What Actually Happens When You Use FLUX?

When you submit a cover image task in our system, the pipeline looks like this:

1. Submit prompt → local-image-submit creates job
2. FLUX receives: pure random noise + your encoded prompt + steps(20)
3. Step 1: model predicts noise, removes some → structure faintly appears
4. Steps 2-10: structure sharpens, main subject emerges
5. Steps 11-20: detail refinement — colors, lighting, texture gradually complete
6. Output 1200×630 PNG → convert to WebP → upload to OSS → return URL

20 steps. 15 seconds. From noise to cover image. Every time I see this pipeline complete, I think: in 2020 it took 1,000 steps and several minutes. Six years later, 20 steps does it. The acceleration of technology is genuinely terrifying.

What's Next: World Models?

Diffusion models have won in images. What about video? Sora, Kling, Vidu all use diffusion models too, just extended from 2D to spatiotemporal 3D. But video faces a challenge images don't — temporal consistency. The cat in frame 1 must be the same cat as in frame 50, with coherent motion. This is still being tackled.

Further out, the concept of World Models is being seriously discussed. Not generating images, not generating video, but generating an "interactive 3D world." You walk in, things are still there. You push a cup, it falls and shatters. That's the real endgame for diffusion models.

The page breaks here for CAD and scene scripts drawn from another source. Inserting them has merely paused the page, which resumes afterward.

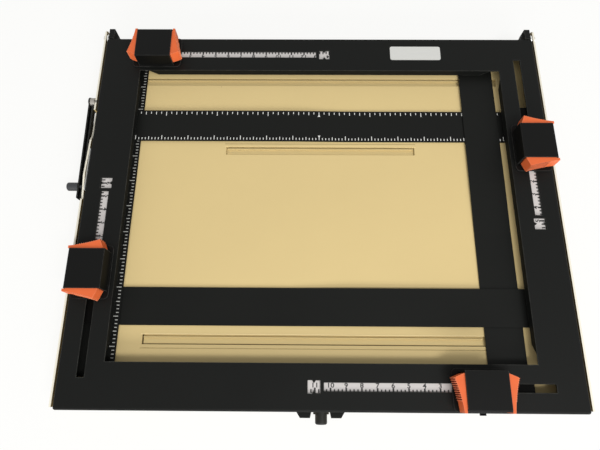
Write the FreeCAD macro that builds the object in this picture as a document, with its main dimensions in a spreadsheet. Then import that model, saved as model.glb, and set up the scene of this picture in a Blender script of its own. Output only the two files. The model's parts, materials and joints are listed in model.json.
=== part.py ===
# Enlarging easel with four adjustable masking blades.
#
# Frame: X to the right, Y to the rear, Z up, millimetres. The origin is on the
# surface that the easel stands on, under the middle of its bounding box. Shapes
# are drawn about the centre of the picture opening and then shifted there.
#
# Each side of the mask frame carries one slider. A slider is drawn once, in the
# frame of the front side: X is its travel outward, -Y points away from the
# opening, and the local origin lies on the opening's edge at the slider's middle.
import FreeCAD
import Part
import os
import re
from dataclasses import dataclass

import Sketcher

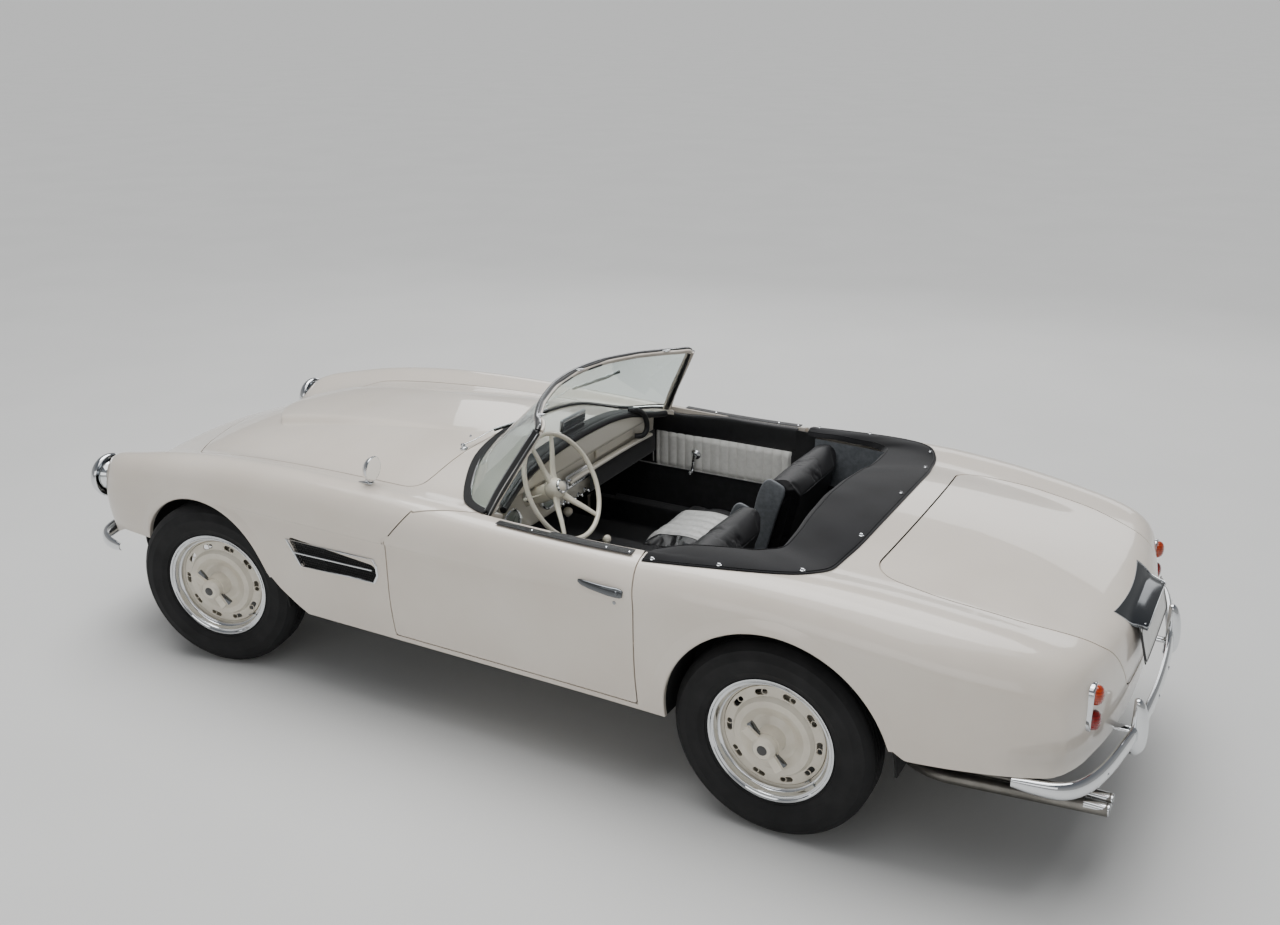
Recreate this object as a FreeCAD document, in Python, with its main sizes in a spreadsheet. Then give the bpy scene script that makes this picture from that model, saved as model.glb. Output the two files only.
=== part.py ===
import FreeCAD, Part
import math
import os
import re
from types import SimpleNamespace

Vector = FreeCAD.Vector
Rotation = FreeCAD.Rotation
Placement = FreeCAD.Placement

# A two-seat roadster with its top stowed. X points to the front of the car, Y to its left and
# Z up; the origin is on the ground, midway between nose and tail, on the centre plane.
doc = FreeCAD.newDocument("roadster")
sheet = doc.addObject("Spreadsheet::Sheet", "Sizes")

# Driving dimensions: name, value in millimetres (angles in degrees), what it is.
SIZES = [
    ("Wheelbase", 2480, "front axle to rear axle"),
    ("FrontOverhang", 818, "front axle to the front bumper's face"),
    ("RearOverhang", 1082, "rear axle to the rear bumper's face"),
    ("BodyWidth", 1650, "widest part of the rear wings"),
    ("BodyHeight", 1000, "ground to the cowl, the unit of body heights"),
    ("SkinWall", 16, "body panel with its folded edges"),
    ("PanelGap", 5, "gap round doors and lids"),
    ("SkinSeat", 0.6, "clearance under what is seated on the skin"),
    ("Seat", 0.3, "clearance between pieces that lie on each other"),
    ("Overrun", 60, "how far a cutting tool runs past what it cuts"),
    ("FrontTrack", 1445, "between the front wheels' centre planes"),
    ("RearTrack", 1425, "between the rear wheels' centre planes"),
    ("SteerAtRest", 12.7, "angle that the front wheels are turned to the left, degrees"),
    ("KingpinHalfTrack", 622.5, "centre plane to the kingpins"),
    ("TyreRadius", 351, "outer radius of a tyre"),
    ("TyreWidth", 166, "width of a tyre at its sidewalls"),
    ("TreadWidth", 124, "width of the tread between its shoulders"),
    ("ShoulderDrop", 17, "how far the shoulders lie inside the crown"),
    ("BulgeDrop", 64, "how far the widest part of the sidewall lies inside the crown"),
    ("RimSeatRadius", 203, "radius of the bead seat of a 16 inch rim"),
    ("RimFlange", 17.5, "height of the rim's flange"),
    ("RimWidth", 108, "between the rim's flanges"),
    ("RimLip", 5, "width of the rolled lip of the flange"),
    ("RimWall", 4, "thickness of the rim and the disc"),
    ("RimWell", 18, "depth of the rim's drop centre"),
    ("RimWellWidth", 44, "width of the drop centre"),
    ("DiscSlots", 10, "oval slots round the wheel disc"),
    ("SlotPitchRadius", 158, "centres of the slots from the axle"),
    ("SlotLength", 46, "length of a slot round the disc"),
    ("SlotWidth", 20, "width of a slot"),
    ("DiscWall", 5, "thickness of the disc"),
    ("DiscRing", 122, "radius of the raised ring of the disc"),
    ("DiscRingHeight", 22, "how far the ring stands out from the slots"),
    ("DiscOffset", 26, "centre plane to the slots' face"),
    ("DishRadius", 74, "radius of the dish round the hub"),
    ("DishDepth", 20, "depth of that dish below the ring"),
    ("HubRadius", 46, "radius of the hub barrel under the spinner"),
    ("CapRadius", 30, "radius of the spinner's boss"),
    ("CapFace", 126, "centre plane to the face of the spinner's boss"),
    ("EarSpan", 176, "tip to tip of the spinner's two ears"),
    ("EarWidth", 30, "width of an ear at its root"),
    ("EarTurn", 45, "turn of the nut's ears from level"),
    ("EarThickness", 12, "thickness of an ear"),
    ("DrumRadius", 142, "radius of a brake drum"),
    ("DrumWidth", 48, "width of a brake drum"),
    ("DrumOffset", 6, "centre plane to the outer face of the drum, inboard"),
    ("FrontArchRadius", 362, "radius of the front wheel opening"),
    ("FrontArchHeight", 364, "centre of that radius above the ground"),
    ("RearArchRadius", 392, "radius of the rear wheel opening"),
    ("RearArchHeight", 362, "centre of that radius above the ground"),
    ("LampBore", 88, "radius of the opening for a headlamp"),
    ("SillHeight", 335, "bottom of the sills above the ground"),
    ("DoorBottom", 360, "bottom of the doors above the ground"),
    ("DoorInner", 700, "centre plane to the doors' inner face"),
    ("StudHeight", 600, "stud in the rear jamb, against a shut door, above the ground"),
    ("StudLength", 14, "length of that stud"),
    ("LidFoot", 565, "lower edge of the boot lid above the ground"),
    ("CatchWidth", 180, "width of the catch plate behind the boot lid's lower edge"),
    ("CatchRise", 34, "how far that plate reaches up behind the lid"),
    ("CatchDrop", 24, "how far it reaches down behind the panel"),
    ("SillInner", 610, "centre plane to the sills' inner face"),
    ("SillTop", 425, "top of the sills' upstands above the ground"),
    ("TubWall", 8, "thickness of wheel tubs and inner panels"),
    ("FrontTubRadius", 402, "inner radius of the front wheel tubs"),
    ("FrontTubInner", 425, "centre plane to the inner wall of the front tubs"),
    ("RearTubRadius", 396, "inner radius of the rear wheel tubs"),
    ("RearTubInner", 578, "centre plane to the inner wall of the rear tubs"),
    ("FloorTop", 330, "top of the cabin floor above the ground"),
    ("FloorThickness", 12, "thickness of the floor and the bulkheads"),
    ("FirewallAhead", 740, "firewall ahead of the middle of the car"),
    ("RearBulkheadBehind", 800, "rear bulkhead behind the middle of the car"),
    ("WellBehind", 1290, "back of the well for the stowed top, behind the middle"),
    ("WellFloorTop", 560, "top of the floor behind the seats and of the boot"),
    ("BootBack", 1990, "back of the boot floor behind the middle"),
    ("TankFront", 1460, "front of the fuel tank behind the middle"),
    ("TankBack", 1840, "back of the fuel tank behind the middle"),
    ("TankHalfWidth", 430, "half width of the fuel tank"),
    ("EngineMount", 70, "width and height of the engine's mounting bar"),
    ("EyeRadius", 26, "radius of a wishbone's eye"),
    ("EyeHeight", 28, "height of a wishbone's eye"),
    ("TubWindow", 60, "room over the upper wishbones in the tubs"),
    ("RearArchBehind", 14, "rear wheel openings' centre behind the axle"),
    ("TunnelWidth", 270, "width of the transmission tunnel"),
    ("TunnelTop", 480, "top of the tunnel above the ground"),
    ("RailWidth", 64, "width of a frame rail"),
    ("RailBottom", 200, "bottom of the frame above the ground"),
    ("RailHalfSpread", 372, "centre plane to the middle of a rail"),
    ("CrossTube", 70, "diameter of the frame's cross tubes"),
    ("EngineLength", 620, "length of the engine"),
    ("EngineWidth", 560, "width of the engine"),
    ("EngineHeight", 500, "height of the engine"),
    ("EngineBottom", 225, "bottom of the engine above the ground"),
    ("EngineGap", 60, "firewall to the engine's back"),
    ("EngineChamfer", 70, "slope at the engine's upper edges"),
    ("GearboxLength", 560, "length of the gearbox, under the tunnel"),
    ("GearboxWidth", 200, "width of the gearbox"),
    ("RadiatorWidth", 560, "width of the radiator"),
    ("RadiatorHeight", 290, "height of the radiator"),
    ("RadiatorDepth", 70, "depth of the radiator"),
    ("RadiatorAhead", 1800, "back of the radiator ahead of the middle"),
    ("AxleTube", 76, "diameter of the rear axle's tubes"),
    ("AxleCase", 260, "diameter of the final drive's case"),
    ("BackplateThickness", 8, "thickness of a brake's backplate"),
    ("HubGap", 0.4, "running gap between a drum and what stands still"),
    ("SpringDiameter", 96, "diameter of the rear springs"),
    ("KingpinRadius", 15, "radius of a kingpin"),
    ("KingpinLow", 236, "bottom of a kingpin above the ground"),
    ("KingpinHigh", 490, "top of a kingpin above the ground"),
    ("UprightWidth", 46, "thickness of a knuckle's upright"),
    ("WishboneTube", 26, "diameter of a wishbone's tubes"),
    ("WishboneSpread", 150, "half the spread of a wishbone's inner pivots"),
    ("LowerPivotHeight", 255, "lower wishbones above the ground"),
    ("UpperPivotHeight", 470, "upper wishbones above the ground"),
    ("SteeringArm", 150, "kingpin to the steering arm's eye"),
    ("PipeDiameter", 44, "diameter of an exhaust tailpipe"),
    ("PipeSpacing", 58, "between the two pipes' centres"),
    ("PipeInner", 240, "centre plane to the exhaust under the floor"),
    ("PipeOuter", 450, "centre plane to the tailpipes"),
    ("PipeHeight", 197, "exhaust's centre above the ground"),
    ("PipeRise", 46, "rise of the tailpipes to their ends"),
    ("PipeKnee", 1547, "where the tailpipes turn straight back, behind the middle"),
    ("PipeEnd", 2114, "ends of the tailpipes behind the middle"),
    ("PipeBend", 260, "radius of the tailpipes' bends"),
    ("SilencerBack", 440, "back of the silencer behind the middle"),
    ("SilencerDiameter", 100, "diameter of the silencer"),
    ("SilencerLength", 470, "length of the silencer"),
    ("BladeHeight", 74, "height of a bumper's blade"),
    ("BladeThickness", 12, "thickness of a bumper's blade"),
    ("FrontBumperHeight", 425, "middle of the front bumper above the ground"),
    ("RearBumperHeight", 490, "middle of the rear bumper above the ground"),
    ("OverriderHeight", 190, "height of an overrider"),
    ("OverriderWidth", 46, "width of an overrider"),
    ("OverriderDepth", 52, "an overrider's front to its back"),
    ("OverriderOut", 360, "centre plane to an overrider"),
    ("BracketWidth", 40, "width of a bumper's bracket"),
    ("ScreenRail", 12, "radius of the windscreen's pillars and rail"),
    ("SealRadius", 8, "radius of the seal under the windscreen"),
    ("ScreenBend", 250, "radius of the bends along the windscreen"),
    ("ScreenCorner", 30, "radius where a pillar meets the rail"),
    ("GlassThickness", 5, "thickness of the windscreen's glass"),
    ("GlassRise", 12, "height of the glass's lower edge over the middle of its seal"),
    ("ColumnSlope", 28, "slope of the steering column in degrees"),
    ("SteeringBehind", 80, "steering wheel's centre behind the middle"),
    ("SteeringOut", 360, "centre plane to the steering wheel's centre"),
    ("SteeringHeight", 900, "steering wheel's centre above the ground"),
    ("SteeringRadius", 205, "steering wheel's centre to its rim's"),
    ("SteeringRim", 24, "thickness of the steering wheel's rim"),
    ("HubWidth", 84, "width of the steering wheel's hub"),
    ("HubDepth", 70, "depth of the steering wheel's hub"),
    ("SpokeWide", 26, "width of a spoke at the hub"),
    ("SpokeNarrow", 13, "width of a spoke at the rim"),
    ("ColumnDiameter", 48, "diameter of the steering column"),
    ("DashHalfWidth", 640, "half width of the dashboard"),
    ("DialRadius", 54, "radius of a large dial"),
    ("DialDepth", 8, "how far a dial's rim stands out"),
    ("LeverAhead", 160, "gear lever's foot ahead of the middle"),
    ("LeverLean", 40, "how far the gear lever leans back"),
    ("LeverHeight", 135, "height of the gear lever over the tunnel"),
    ("LeverRadius", 7, "radius of the levers' bars"),
    ("KnobRadius", 21, "radius of the gear knob"),
    ("PedalReach", 170, "firewall to a pedal's pad"),
    ("PedalHeight", 400, "a pedal's pad above the ground"),
    ("PedalRise", 230, "rise of a pedal's arm to the firewall"),
    ("PedalWidth", 58, "width of a pedal's pad"),
    ("SeatClearance", 5, "room between a seat and the tunnel"),
    ("SeatOuter", 602, "centre plane to a seat's outer side"),
    ("TrimThickness", 14, "thickness of a door's inner panel"),
    ("CoverThickness", 4, "thickness of the fabric cover over the well"),
    ("GrilleFrame", 13, "width of the intake's bright frame"),
    ("GrilleBar", 5, "width of a grille bar"),
    ("GrilleBars", 19, "number of grille bars"),
    ("GrilleProud", 4, "how far the intake's frame stands out"),
    ("LampProud", 8, "how far a headlamp stands out at its middle"),
    ("LampDepth", 120, "depth of a headlamp's bowl"),
    ("LampGap", 4, "room round a headlamp's bowl"),
    ("LensRadius", 190, "radius of the lens's dome"),
    ("LensBulge", 22, "how far the lens domes out"),
    ("VentProud", 2, "how far a vent's frame stands out"),
    ("VentFrame", 9, "width of a vent's frame"),
    ("TailLampOut", 580, "centre plane to the tail lamps"),
    ("TailLampLow", 600, "lower tail lamps above the ground"),
    ("TailLampPitch", 84, "between the two tail lamps of a side"),
    ("TailLampRadius", 36, "radius of a tail lamp"),
    ("TailLampDepth", 26, "how far a tail lamp stands out"),
    ("PlateTop", 742, "top of the number plate above the ground"),
    ("PlateWidth", 440, "width of the number plate"),
    ("PlateHeight", 120, "height of the number plate"),
    ("PlateThickness", 3, "thickness of the number plate"),
    ("PlateStand", 24, "how far the plate stands off the lid"),
    ("PlateLamp", 300, "width of the housing over the plate"),
    ("HandleFront", 421, "front of a door handle behind the middle"),
    ("HandleLength", 160, "length of a door handle"),
    ("HandleHeight", 770, "rear of a door handle above the ground"),
    ("HandleDrop", 15, "fall of a door handle from front to rear"),
    ("HandleFoot", 12, "radius of a door handle's grip at its rear"),
    ("MirrorAhead", 560, "wing mirror's foot ahead of the middle"),
    ("MirrorOut", 680, "centre plane to the wing mirror"),
    ("MirrorRise", 62, "height of a mirror over the skin"),
    ("MirrorStem", 12, "width of a mirror's stem"),
    ("MirrorRadius", 48, "radius of the wing mirror's head"),
    ("MirrorWide", 170, "width of the inside mirror"),
    ("WiperPivot", 11, "radius of a wiper's pivot"),
    ("WiperArm", 3.5, "radius of a wiper's arm"),
    ("WiperLength", 330, "length of a wiper"),
]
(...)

But that's another story. For today, understanding diffusion models' "stone carving" process is enough.

SFD Editor's Note: We generate cover images with FLUX every day, but truly understanding what it does changes how you feel watching the 20-step denoising process. Try this in your own environment: add noise to an image, then let the model restore it. Seeing the "sculpting" process with your own eyes beats reading ten papers.